(Records that describe objects)
+++

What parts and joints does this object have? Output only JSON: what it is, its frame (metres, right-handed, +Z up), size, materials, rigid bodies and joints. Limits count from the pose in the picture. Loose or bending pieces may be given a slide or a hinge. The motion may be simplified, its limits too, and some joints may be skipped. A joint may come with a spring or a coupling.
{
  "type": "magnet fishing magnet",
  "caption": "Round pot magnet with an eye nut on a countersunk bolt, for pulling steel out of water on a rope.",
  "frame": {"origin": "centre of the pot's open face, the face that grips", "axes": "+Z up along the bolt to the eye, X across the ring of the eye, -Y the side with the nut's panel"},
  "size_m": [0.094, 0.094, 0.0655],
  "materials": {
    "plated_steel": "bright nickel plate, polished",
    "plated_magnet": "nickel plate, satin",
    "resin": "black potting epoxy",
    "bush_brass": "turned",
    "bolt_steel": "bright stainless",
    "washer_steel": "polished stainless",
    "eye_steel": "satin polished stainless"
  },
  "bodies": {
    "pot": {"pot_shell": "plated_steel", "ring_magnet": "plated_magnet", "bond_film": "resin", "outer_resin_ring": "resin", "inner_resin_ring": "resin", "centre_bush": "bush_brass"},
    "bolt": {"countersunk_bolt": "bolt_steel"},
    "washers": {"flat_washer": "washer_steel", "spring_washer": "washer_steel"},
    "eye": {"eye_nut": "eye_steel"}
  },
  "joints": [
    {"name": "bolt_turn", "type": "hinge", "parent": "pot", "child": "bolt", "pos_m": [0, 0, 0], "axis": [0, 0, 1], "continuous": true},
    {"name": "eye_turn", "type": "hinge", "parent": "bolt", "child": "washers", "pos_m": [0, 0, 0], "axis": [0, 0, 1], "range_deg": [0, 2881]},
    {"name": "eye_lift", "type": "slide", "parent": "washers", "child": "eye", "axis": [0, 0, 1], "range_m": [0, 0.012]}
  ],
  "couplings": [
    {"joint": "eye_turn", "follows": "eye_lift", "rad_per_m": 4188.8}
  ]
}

+++

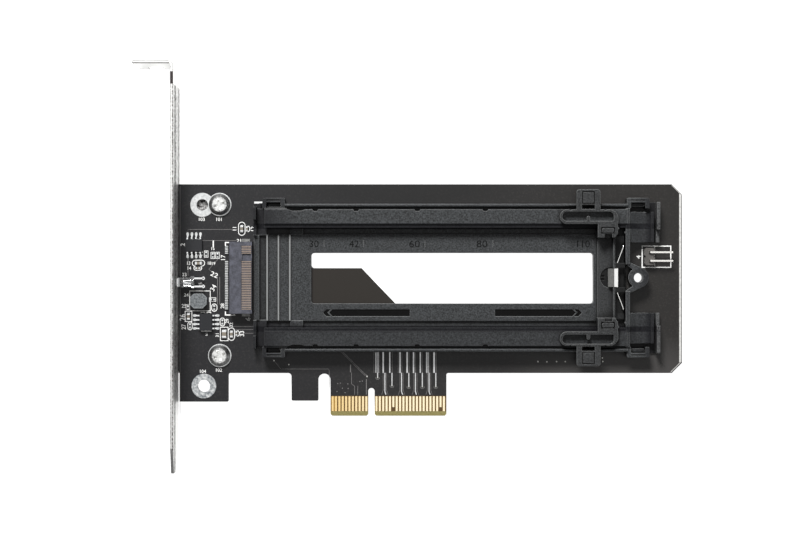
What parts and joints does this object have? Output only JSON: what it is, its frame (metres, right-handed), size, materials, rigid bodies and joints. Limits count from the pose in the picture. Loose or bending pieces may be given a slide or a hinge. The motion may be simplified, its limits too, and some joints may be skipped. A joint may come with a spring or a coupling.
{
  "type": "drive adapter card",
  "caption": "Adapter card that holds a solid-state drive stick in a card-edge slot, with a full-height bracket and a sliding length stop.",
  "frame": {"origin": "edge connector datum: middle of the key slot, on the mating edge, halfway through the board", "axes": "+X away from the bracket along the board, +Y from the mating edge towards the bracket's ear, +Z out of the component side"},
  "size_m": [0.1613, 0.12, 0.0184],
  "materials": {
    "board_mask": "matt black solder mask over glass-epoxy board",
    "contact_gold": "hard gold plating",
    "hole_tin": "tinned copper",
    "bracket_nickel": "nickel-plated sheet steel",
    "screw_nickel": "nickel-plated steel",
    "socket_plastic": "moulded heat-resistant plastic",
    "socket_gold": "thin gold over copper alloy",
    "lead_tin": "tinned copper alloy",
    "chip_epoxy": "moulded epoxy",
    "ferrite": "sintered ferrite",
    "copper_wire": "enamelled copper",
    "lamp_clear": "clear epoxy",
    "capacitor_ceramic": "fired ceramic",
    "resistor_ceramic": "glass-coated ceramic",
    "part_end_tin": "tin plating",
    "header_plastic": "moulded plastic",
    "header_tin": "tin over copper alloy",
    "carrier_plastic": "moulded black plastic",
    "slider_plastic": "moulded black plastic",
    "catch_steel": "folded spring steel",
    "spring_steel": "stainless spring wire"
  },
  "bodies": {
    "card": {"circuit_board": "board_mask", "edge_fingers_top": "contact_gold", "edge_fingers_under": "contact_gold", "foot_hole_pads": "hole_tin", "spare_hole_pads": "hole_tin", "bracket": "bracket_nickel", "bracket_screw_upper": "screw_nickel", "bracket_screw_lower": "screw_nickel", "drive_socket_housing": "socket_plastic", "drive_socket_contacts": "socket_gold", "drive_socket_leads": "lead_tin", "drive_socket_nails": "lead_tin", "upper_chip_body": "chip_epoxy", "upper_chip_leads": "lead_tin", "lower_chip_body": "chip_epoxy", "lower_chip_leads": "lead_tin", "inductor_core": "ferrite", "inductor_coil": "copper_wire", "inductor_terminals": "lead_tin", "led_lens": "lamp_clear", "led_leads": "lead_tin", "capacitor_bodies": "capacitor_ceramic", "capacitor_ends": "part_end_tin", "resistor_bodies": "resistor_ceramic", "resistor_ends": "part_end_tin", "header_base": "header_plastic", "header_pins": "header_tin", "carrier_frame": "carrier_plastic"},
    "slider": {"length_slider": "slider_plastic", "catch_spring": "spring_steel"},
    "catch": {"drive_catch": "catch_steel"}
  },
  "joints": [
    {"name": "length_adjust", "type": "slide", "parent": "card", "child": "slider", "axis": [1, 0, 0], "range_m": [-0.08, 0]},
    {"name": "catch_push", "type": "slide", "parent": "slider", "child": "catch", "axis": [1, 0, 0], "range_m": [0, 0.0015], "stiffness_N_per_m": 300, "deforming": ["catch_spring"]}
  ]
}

+++

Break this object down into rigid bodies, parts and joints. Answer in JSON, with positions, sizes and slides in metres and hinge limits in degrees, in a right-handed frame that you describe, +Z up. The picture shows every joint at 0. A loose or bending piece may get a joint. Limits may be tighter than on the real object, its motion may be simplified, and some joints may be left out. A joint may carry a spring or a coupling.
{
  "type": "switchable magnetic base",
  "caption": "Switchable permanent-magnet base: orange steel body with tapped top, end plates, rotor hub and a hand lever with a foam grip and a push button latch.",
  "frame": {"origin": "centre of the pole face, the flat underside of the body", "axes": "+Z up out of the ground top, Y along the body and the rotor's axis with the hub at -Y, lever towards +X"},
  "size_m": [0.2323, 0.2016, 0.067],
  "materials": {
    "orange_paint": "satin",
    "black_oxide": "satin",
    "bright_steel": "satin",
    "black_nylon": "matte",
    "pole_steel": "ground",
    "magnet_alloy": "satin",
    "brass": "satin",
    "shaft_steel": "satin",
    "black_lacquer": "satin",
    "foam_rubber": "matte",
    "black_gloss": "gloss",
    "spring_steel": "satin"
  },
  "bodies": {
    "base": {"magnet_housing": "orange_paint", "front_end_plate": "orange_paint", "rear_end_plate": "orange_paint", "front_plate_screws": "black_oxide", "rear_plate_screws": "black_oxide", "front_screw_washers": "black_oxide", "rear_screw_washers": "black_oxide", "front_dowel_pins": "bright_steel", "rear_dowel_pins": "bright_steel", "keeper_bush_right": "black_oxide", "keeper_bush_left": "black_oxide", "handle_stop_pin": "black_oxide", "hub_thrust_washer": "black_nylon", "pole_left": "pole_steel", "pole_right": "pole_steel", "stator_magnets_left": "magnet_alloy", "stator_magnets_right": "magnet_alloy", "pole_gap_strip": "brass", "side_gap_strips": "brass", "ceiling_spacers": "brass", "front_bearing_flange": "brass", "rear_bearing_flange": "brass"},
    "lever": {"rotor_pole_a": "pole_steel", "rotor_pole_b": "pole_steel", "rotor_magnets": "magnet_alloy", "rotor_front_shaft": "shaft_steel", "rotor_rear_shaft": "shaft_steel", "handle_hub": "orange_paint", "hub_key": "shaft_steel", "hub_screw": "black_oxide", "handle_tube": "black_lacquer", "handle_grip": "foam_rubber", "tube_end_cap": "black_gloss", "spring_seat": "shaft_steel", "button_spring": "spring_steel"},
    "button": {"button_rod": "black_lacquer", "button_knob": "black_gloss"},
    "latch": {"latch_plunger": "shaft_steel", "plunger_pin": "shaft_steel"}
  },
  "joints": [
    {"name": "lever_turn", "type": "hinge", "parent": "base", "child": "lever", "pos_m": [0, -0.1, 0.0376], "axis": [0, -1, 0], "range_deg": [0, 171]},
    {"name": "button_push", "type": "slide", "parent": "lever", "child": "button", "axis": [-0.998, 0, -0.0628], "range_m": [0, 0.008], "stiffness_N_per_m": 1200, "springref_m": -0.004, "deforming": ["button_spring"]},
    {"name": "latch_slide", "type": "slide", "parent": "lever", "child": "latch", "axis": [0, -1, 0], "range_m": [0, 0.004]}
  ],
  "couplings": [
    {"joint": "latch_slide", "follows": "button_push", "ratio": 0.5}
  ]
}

+++

◆ Exercise:
Extract all lines of the records above that include "Output".

◆ Solution below:
What parts and joints does this object have? Output only JSON: what it is, its frame (metres, right-handed, +Z up), size, materials, rigid bodies and joints. Limits count from the pose in the picture. Loose or bending pieces may be given a slide or a hinge. The motion may be simplified, its limits too, and some joints may be skipped. A joint may come with a spring or a coupling.
What parts and joints does this object have? Output only JSON: what it is, its frame (metres, right-handed), size, materials, rigid bodies and joints. Limits count from the pose in the picture. Loose or bending pieces may be given a slide or a hinge. The motion may be simplified, its limits too, and some joints may be skipped. A joint may come with a spring or a coupling.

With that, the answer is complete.